**Records that describe objects**
**********

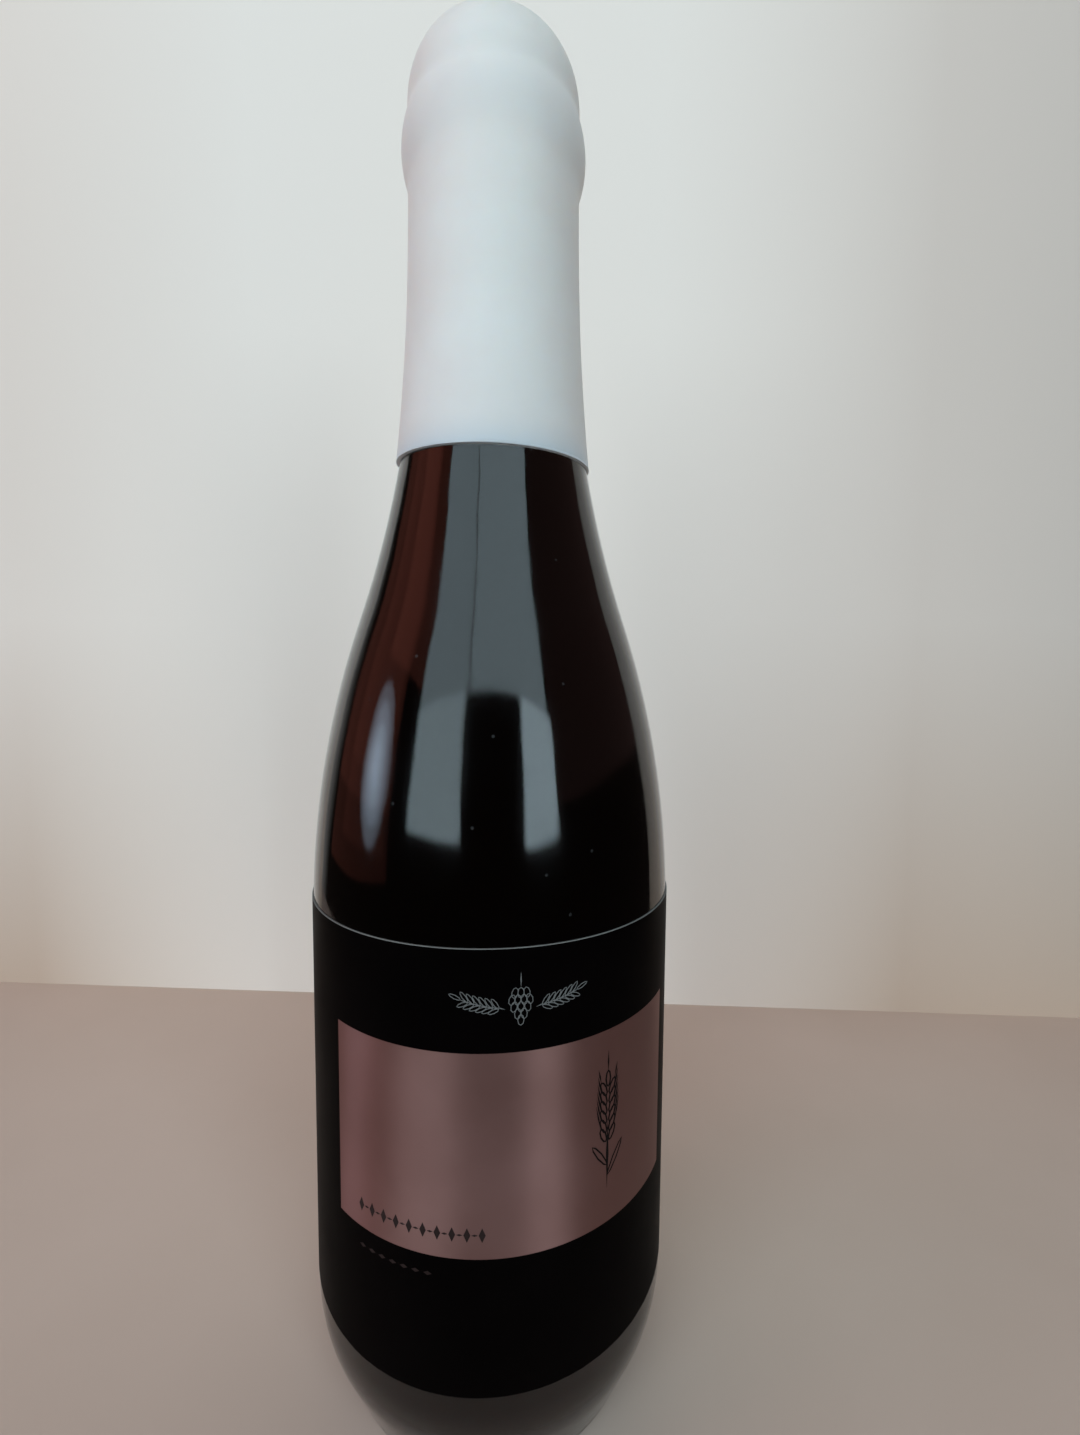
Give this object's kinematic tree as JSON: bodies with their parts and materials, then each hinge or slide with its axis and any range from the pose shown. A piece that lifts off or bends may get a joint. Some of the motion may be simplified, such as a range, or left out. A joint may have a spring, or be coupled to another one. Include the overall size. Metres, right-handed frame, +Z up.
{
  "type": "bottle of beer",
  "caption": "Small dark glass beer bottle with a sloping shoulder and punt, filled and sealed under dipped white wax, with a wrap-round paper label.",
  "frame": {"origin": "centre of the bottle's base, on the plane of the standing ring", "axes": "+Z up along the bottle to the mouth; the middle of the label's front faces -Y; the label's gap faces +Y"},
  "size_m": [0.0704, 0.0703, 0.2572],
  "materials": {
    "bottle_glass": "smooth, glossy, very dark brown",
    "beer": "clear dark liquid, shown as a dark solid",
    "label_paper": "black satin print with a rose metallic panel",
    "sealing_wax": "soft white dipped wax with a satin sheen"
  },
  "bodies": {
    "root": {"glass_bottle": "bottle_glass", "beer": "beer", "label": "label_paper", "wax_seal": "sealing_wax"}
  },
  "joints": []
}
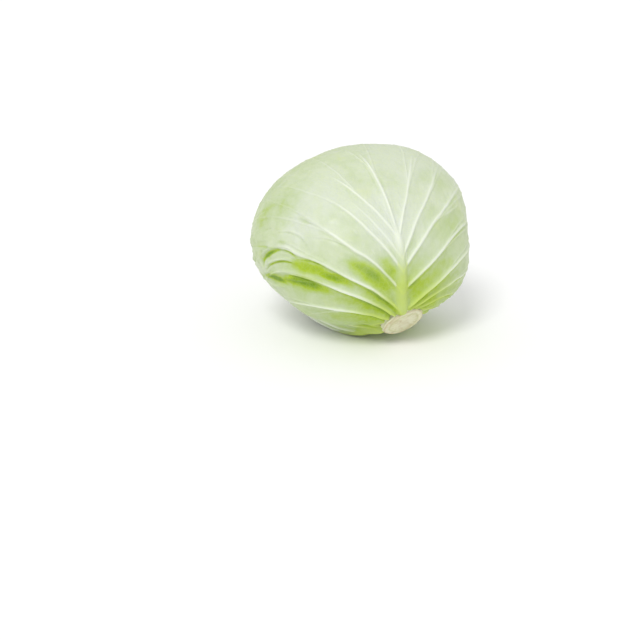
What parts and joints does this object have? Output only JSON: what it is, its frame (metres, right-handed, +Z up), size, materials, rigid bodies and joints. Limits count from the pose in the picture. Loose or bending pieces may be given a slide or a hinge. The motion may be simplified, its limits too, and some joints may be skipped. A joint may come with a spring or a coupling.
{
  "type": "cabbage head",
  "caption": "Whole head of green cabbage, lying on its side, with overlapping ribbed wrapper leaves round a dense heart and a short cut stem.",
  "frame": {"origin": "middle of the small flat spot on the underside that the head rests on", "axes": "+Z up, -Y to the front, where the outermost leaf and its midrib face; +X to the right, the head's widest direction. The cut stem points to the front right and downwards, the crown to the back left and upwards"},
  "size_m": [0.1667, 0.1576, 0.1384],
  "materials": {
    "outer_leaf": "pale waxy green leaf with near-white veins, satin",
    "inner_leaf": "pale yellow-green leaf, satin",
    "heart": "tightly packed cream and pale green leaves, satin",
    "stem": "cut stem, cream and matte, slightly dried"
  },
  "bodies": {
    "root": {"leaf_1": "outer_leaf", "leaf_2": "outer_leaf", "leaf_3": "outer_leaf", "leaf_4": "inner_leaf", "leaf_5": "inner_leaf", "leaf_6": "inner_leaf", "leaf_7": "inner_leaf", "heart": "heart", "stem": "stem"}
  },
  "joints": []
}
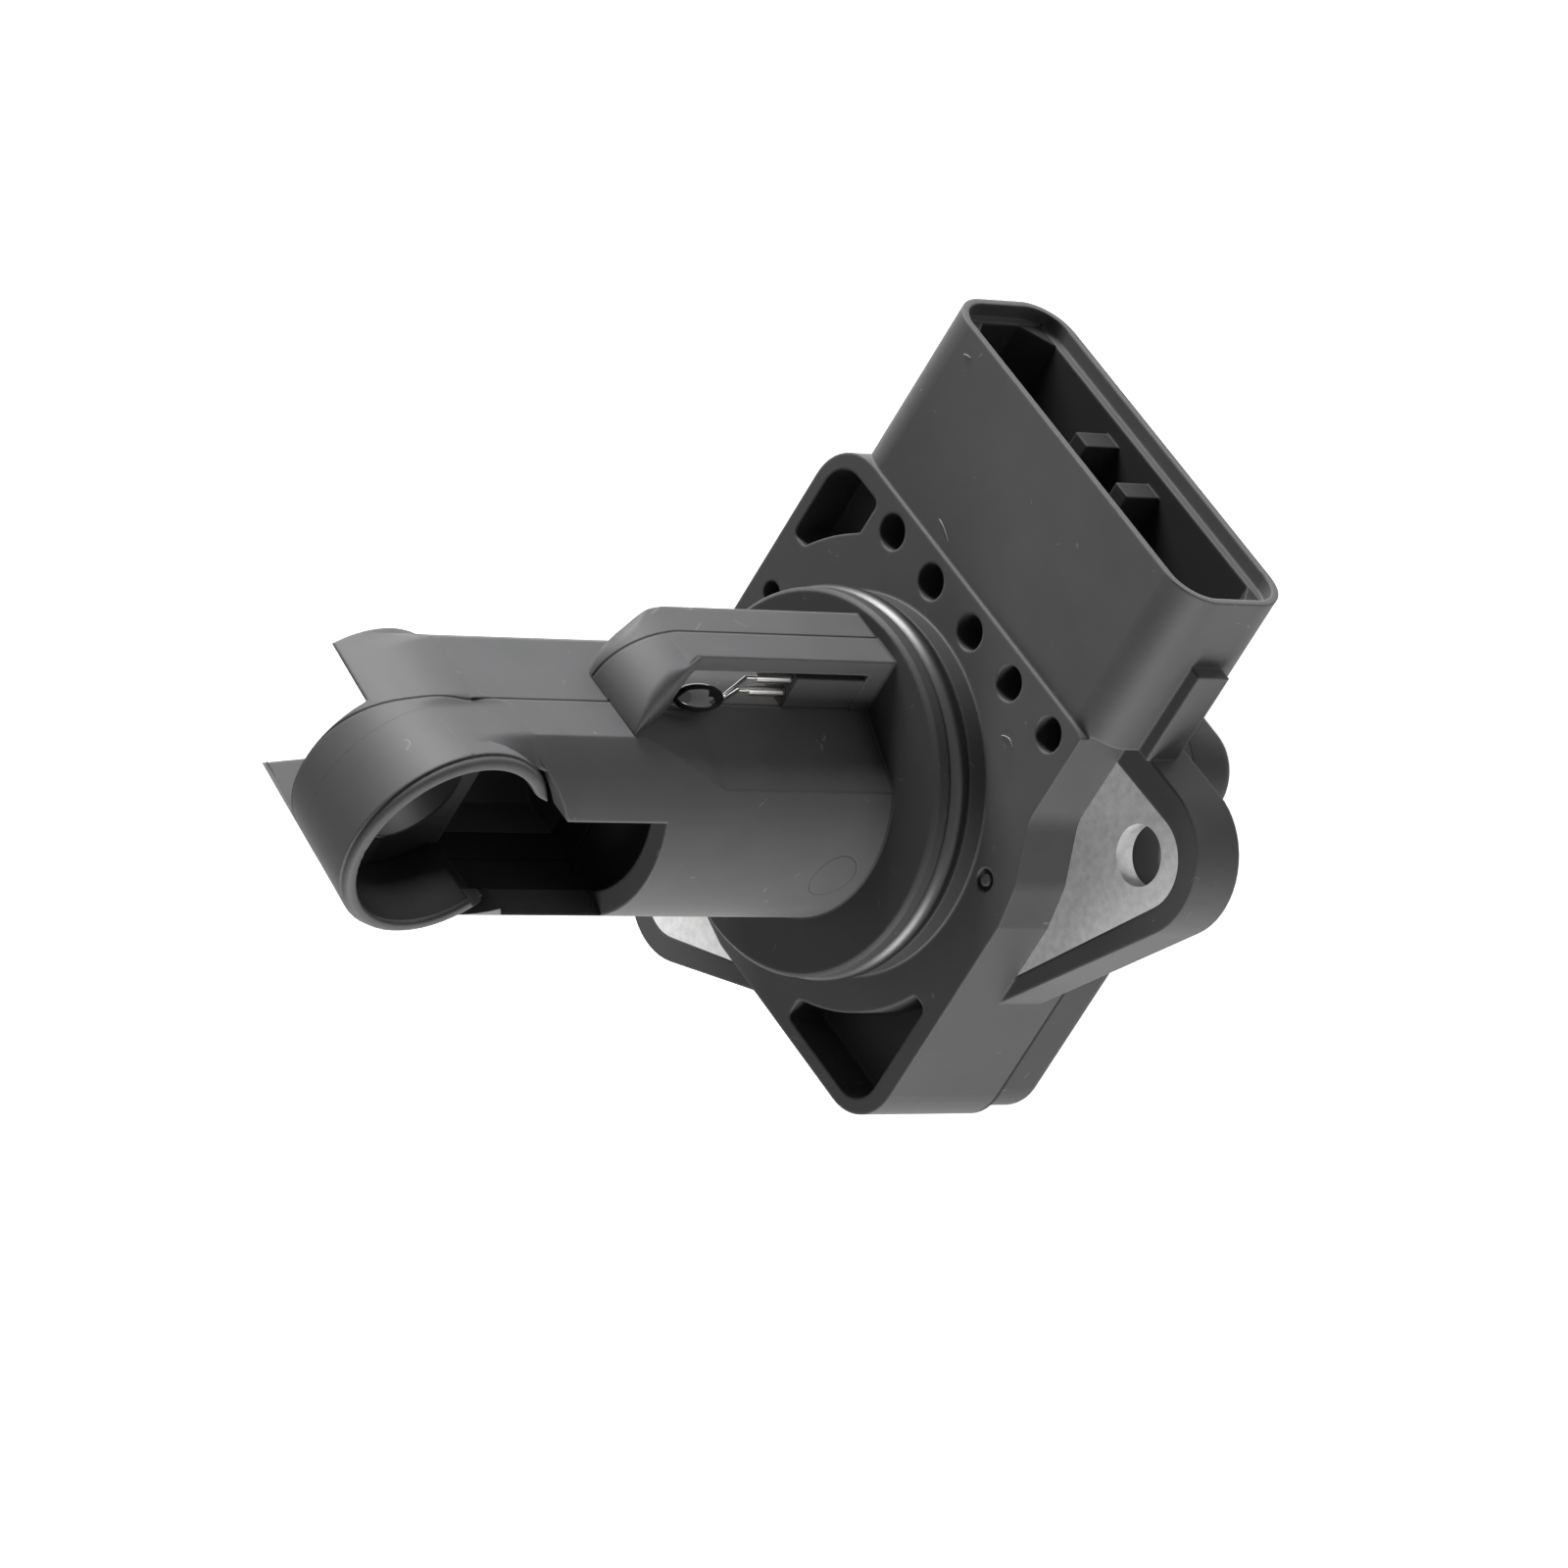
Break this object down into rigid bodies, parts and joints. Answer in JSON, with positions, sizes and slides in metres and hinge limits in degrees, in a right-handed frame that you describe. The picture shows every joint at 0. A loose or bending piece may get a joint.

**********

Copy down the material exactly as written.

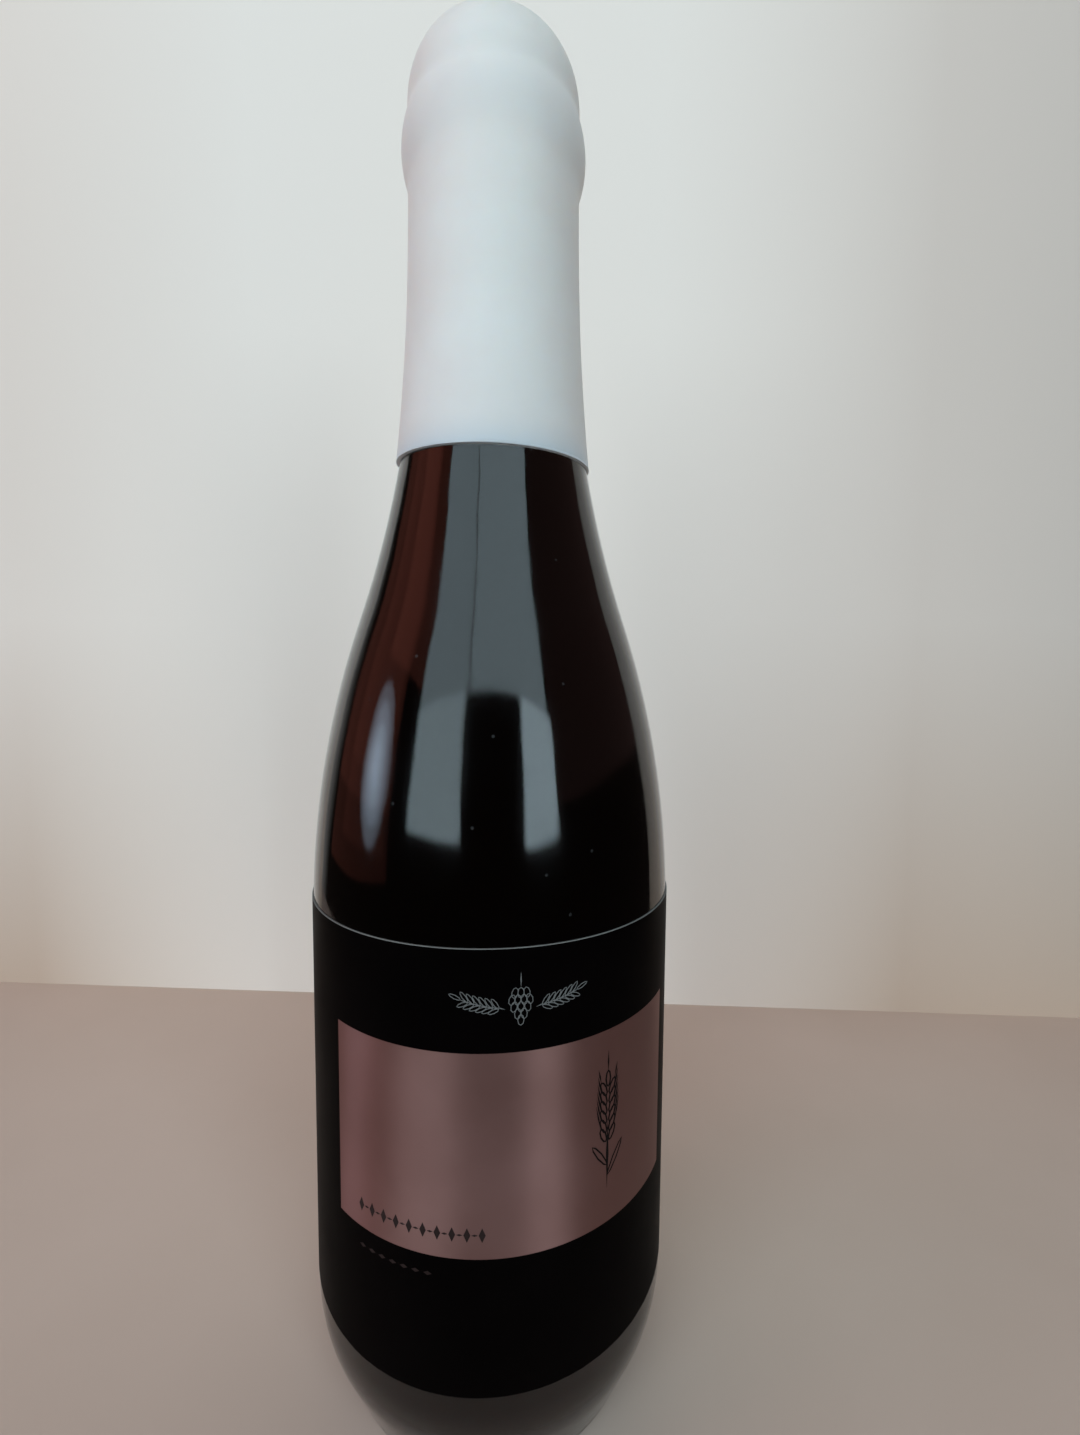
Give this object's kinematic tree as JSON: bodies with their parts and materials, then each hinge or slide with its axis and any range from the pose shown. A piece that lifts off or bends may get a joint. Some of the motion may be simplified, such as a range, or left out. A joint may have a spring, or be coupled to another one. Include the overall size. Metres, right-handed frame, +Z up.
{
  "type": "bottle of beer",
  "caption": "Small dark glass beer bottle with a sloping shoulder and punt, filled and sealed under dipped white wax, with a wrap-round paper label.",
  "frame": {"origin": "centre of the bottle's base, on the plane of the standing ring", "axes": "+Z up along the bottle to the mouth; the middle of the label's front faces -Y; the label's gap faces +Y"},
  "size_m": [0.0704, 0.0703, 0.2572],
  "materials": {
    "bottle_glass": "smooth, glossy, very dark brown",
    "beer": "clear dark liquid, shown as a dark solid",
    "label_paper": "black satin print with a rose metallic panel",
    "sealing_wax": "soft white dipped wax with a satin sheen"
  },
  "bodies": {
    "root": {"glass_bottle": "bottle_glass", "beer": "beer", "label": "label_paper", "wax_seal": "sealing_wax"}
  },
  "joints": []
}
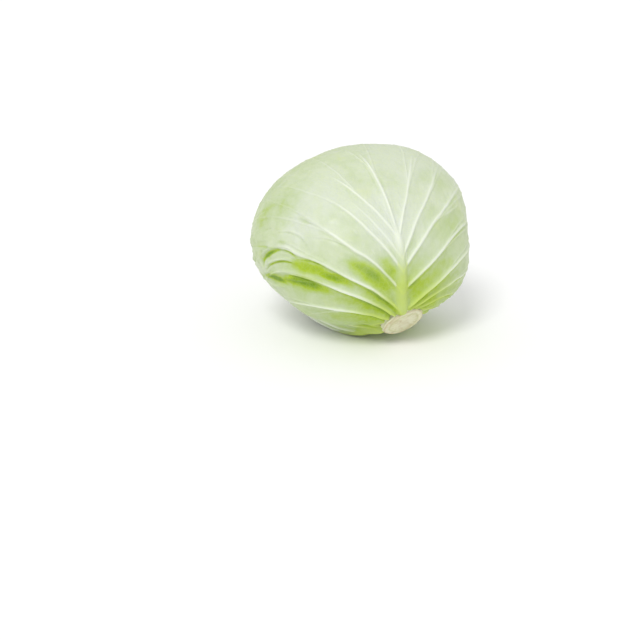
What parts and joints does this object have? Output only JSON: what it is, its frame (metres, right-handed, +Z up), size, materials, rigid bodies and joints. Limits count from the pose in the picture. Loose or bending pieces may be given a slide or a hinge. The motion may be simplified, its limits too, and some joints may be skipped. A joint may come with a spring or a coupling.
{
  "type": "cabbage head",
  "caption": "Whole head of green cabbage, lying on its side, with overlapping ribbed wrapper leaves round a dense heart and a short cut stem.",
  "frame": {"origin": "middle of the small flat spot on the underside that the head rests on", "axes": "+Z up, -Y to the front, where the outermost leaf and its midrib face; +X to the right, the head's widest direction. The cut stem points to the front right and downwards, the crown to the back left and upwards"},
  "size_m": [0.1667, 0.1576, 0.1384],
  "materials": {
    "outer_leaf": "pale waxy green leaf with near-white veins, satin",
    "inner_leaf": "pale yellow-green leaf, satin",
    "heart": "tightly packed cream and pale green leaves, satin",
    "stem": "cut stem, cream and matte, slightly dried"
  },
  "bodies": {
    "root": {"leaf_1": "outer_leaf", "leaf_2": "outer_leaf", "leaf_3": "outer_leaf", "leaf_4": "inner_leaf", "leaf_5": "inner_leaf", "leaf_6": "inner_leaf", "leaf_7": "inner_leaf", "heart": "heart", "stem": "stem"}
  },
  "joints": []
}
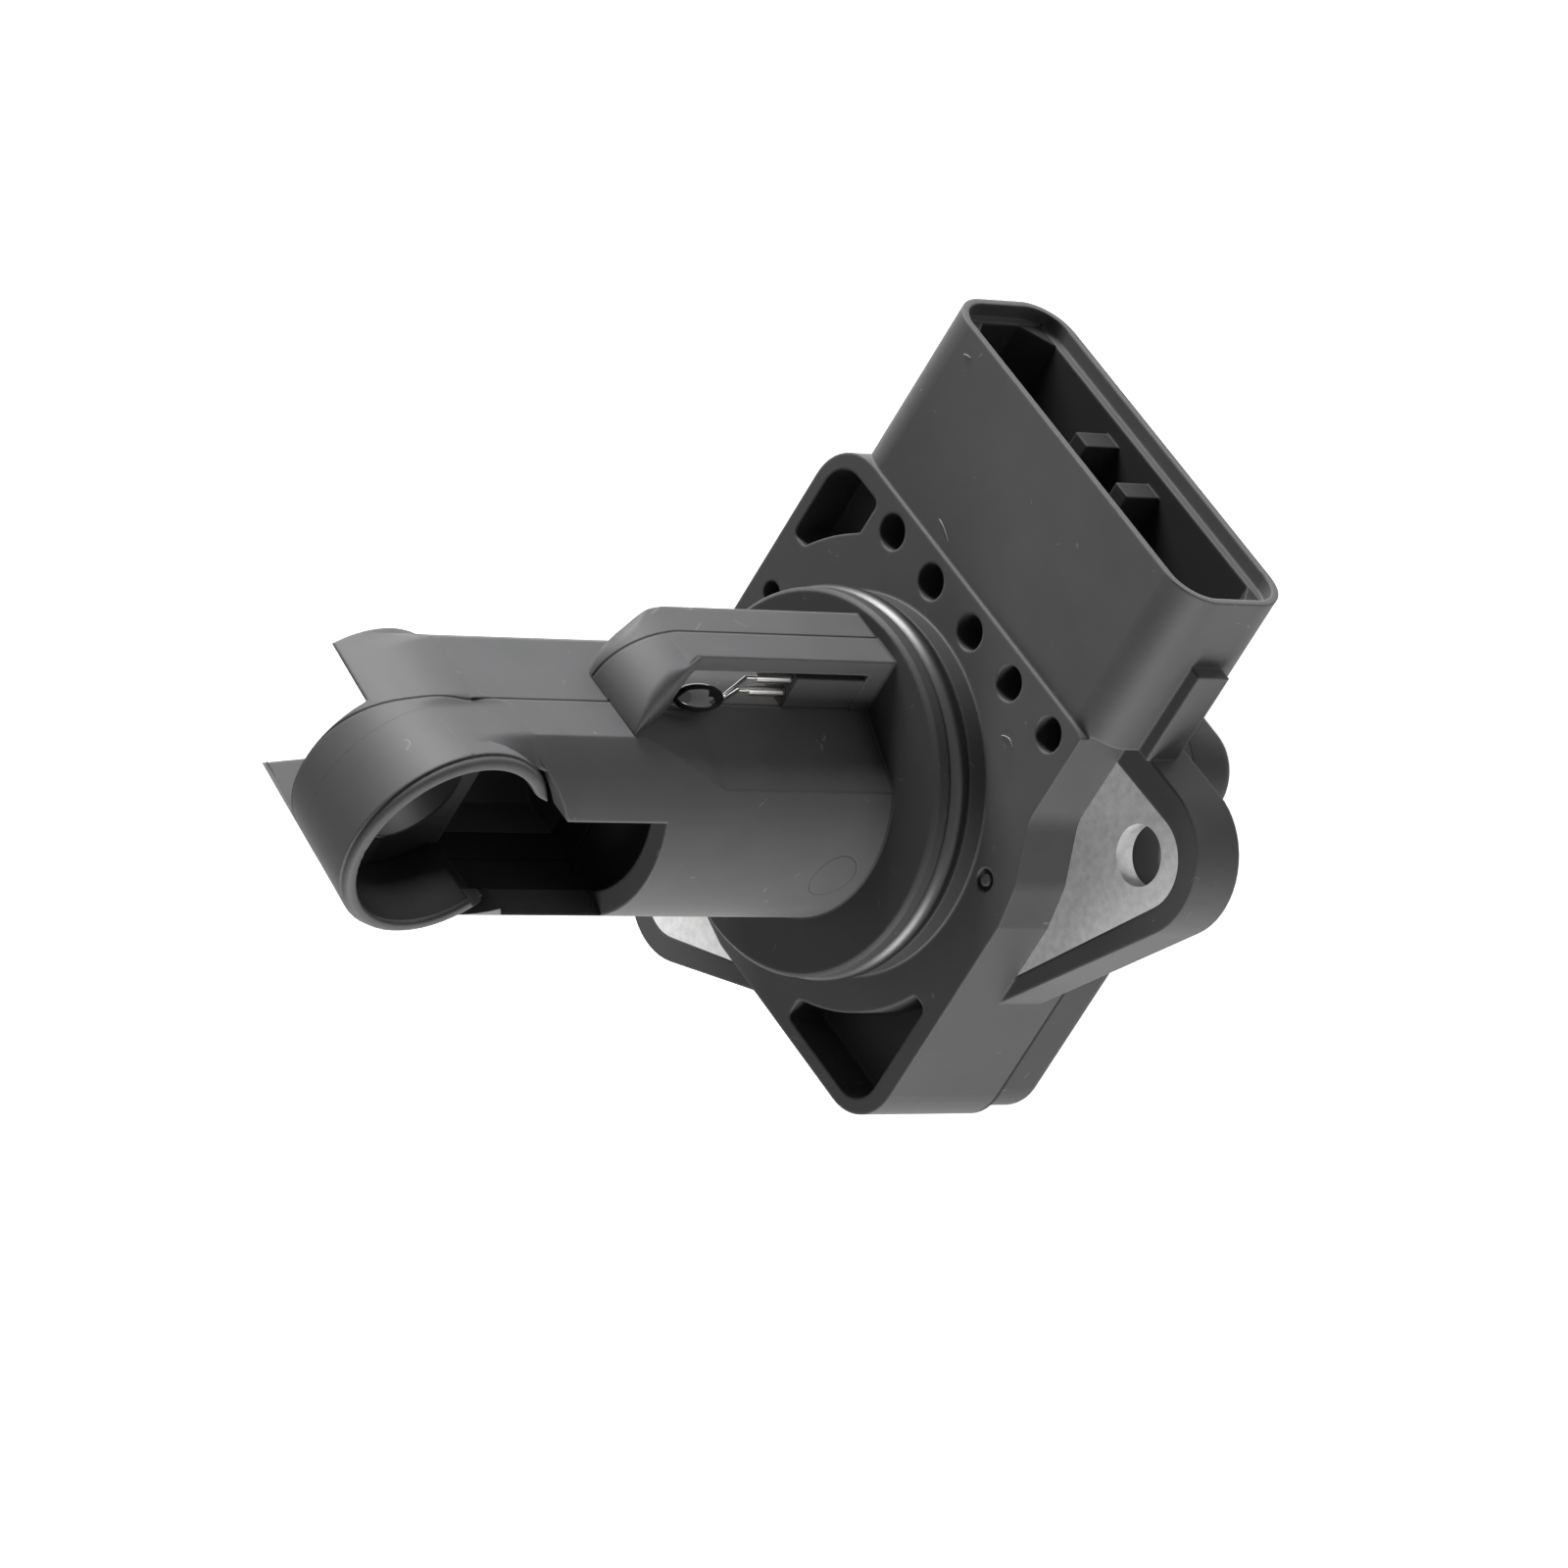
Break this object down into rigid bodies, parts and joints. Answer in JSON, with positions, sizes and slides in metres and hinge limits in degrees, in a right-handed frame that you describe. The picture shows every joint at 0. A loose or bending piece may get a joint.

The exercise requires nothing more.